Adversarial Machine Learning: Towards More Robust and Secure Neural Networks

Présentation de Thomas Philippon, étudiant à la maîtrise en génie électrique, sous la supervision Christian Gagné, sur l’apprentissage automatique contradictoire et le potentiel de réseaux neuronaux plus robustes et sûrs. 

  • 14 décembre 2021

15h00 à 16h00


En ligne




Deep learning models are used for solving a variety of complex problems such as image classification, natural language processing and speech recognition. Over the years, research has allowed the development of more capable and accurate models. However, higher accuracy scores do not necessarily mean more secure and robust models. For instance, it was shown that state of the art neural network architectures for image classification tasks can be fooled by carefully crafted and non-perceptible perturbations added to the test data. A real-life attack was also performed on a self-driving car with traffic-sign detection. In this attack, researchers managed to fool the car into classifying a stop sign as a speed limit sign. These adversarial attacks raise concerns about the use of deep learning in security and safety critical systems, where performance guarantees are required. They also prove that efforts should be made to improve the robustness of deep learning models. Adversarial Machine Learning is a research field which focuses on the robustness of deep learning models. It includes designing adversarial attacks and developing defenses.

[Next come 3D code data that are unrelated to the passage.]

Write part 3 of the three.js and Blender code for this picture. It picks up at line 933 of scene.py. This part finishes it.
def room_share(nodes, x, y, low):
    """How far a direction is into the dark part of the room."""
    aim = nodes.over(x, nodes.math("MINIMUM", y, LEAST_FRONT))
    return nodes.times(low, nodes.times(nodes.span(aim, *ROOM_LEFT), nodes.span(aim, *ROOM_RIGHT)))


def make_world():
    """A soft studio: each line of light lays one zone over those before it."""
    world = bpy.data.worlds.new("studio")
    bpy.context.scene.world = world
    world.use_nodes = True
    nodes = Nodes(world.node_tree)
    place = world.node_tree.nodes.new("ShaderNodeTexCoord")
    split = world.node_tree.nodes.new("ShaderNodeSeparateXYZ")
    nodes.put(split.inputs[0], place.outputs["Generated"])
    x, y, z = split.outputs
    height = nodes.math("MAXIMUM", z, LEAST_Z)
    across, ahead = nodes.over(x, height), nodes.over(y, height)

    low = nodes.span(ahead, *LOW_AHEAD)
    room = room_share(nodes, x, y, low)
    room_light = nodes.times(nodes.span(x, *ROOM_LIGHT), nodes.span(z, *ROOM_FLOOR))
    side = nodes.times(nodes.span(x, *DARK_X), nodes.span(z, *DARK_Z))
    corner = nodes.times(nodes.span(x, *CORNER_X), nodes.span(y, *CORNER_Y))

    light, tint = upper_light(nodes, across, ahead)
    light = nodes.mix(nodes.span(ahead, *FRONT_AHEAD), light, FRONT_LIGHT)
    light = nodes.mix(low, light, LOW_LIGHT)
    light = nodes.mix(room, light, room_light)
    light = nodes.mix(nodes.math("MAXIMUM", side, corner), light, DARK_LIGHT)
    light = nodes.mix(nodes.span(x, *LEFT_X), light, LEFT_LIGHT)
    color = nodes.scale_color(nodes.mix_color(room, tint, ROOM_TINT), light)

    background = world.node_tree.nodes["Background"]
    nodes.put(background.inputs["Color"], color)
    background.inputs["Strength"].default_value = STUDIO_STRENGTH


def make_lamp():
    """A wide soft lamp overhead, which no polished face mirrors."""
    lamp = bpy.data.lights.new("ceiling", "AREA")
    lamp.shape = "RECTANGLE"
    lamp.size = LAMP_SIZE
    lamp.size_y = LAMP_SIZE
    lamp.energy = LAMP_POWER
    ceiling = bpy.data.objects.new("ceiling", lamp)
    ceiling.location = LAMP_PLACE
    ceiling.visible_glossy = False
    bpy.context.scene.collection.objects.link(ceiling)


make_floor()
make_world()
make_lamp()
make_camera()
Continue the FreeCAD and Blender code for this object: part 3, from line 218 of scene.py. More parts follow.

For this project, the focus is primarily on adversarial defenses. More specifically, improving the robustness of neural networks for image classification tasks using ensemble methods. In the first part, we assess the robustness of a current ensemble architecture named Error-Correcting-Output-Codes (ECOC). This architecture differs from traditional ensembles by encoding the outputs in specific codewords related to the true class labels instead of using one-hot encodings. In the second part, we propose a new method for improving the diversity in a neural network ensemble. We call it Adversarial Ensemble Feature Regularization (AERL). This method uses parallel Siamese networks and contrastive losses to force the features learned by members of an ensemble to be different, promoting the diversity among the ensemble members. This work is in progress, but we hope that it will help improving the robustness of neural network architectures such as ECOC ensembles.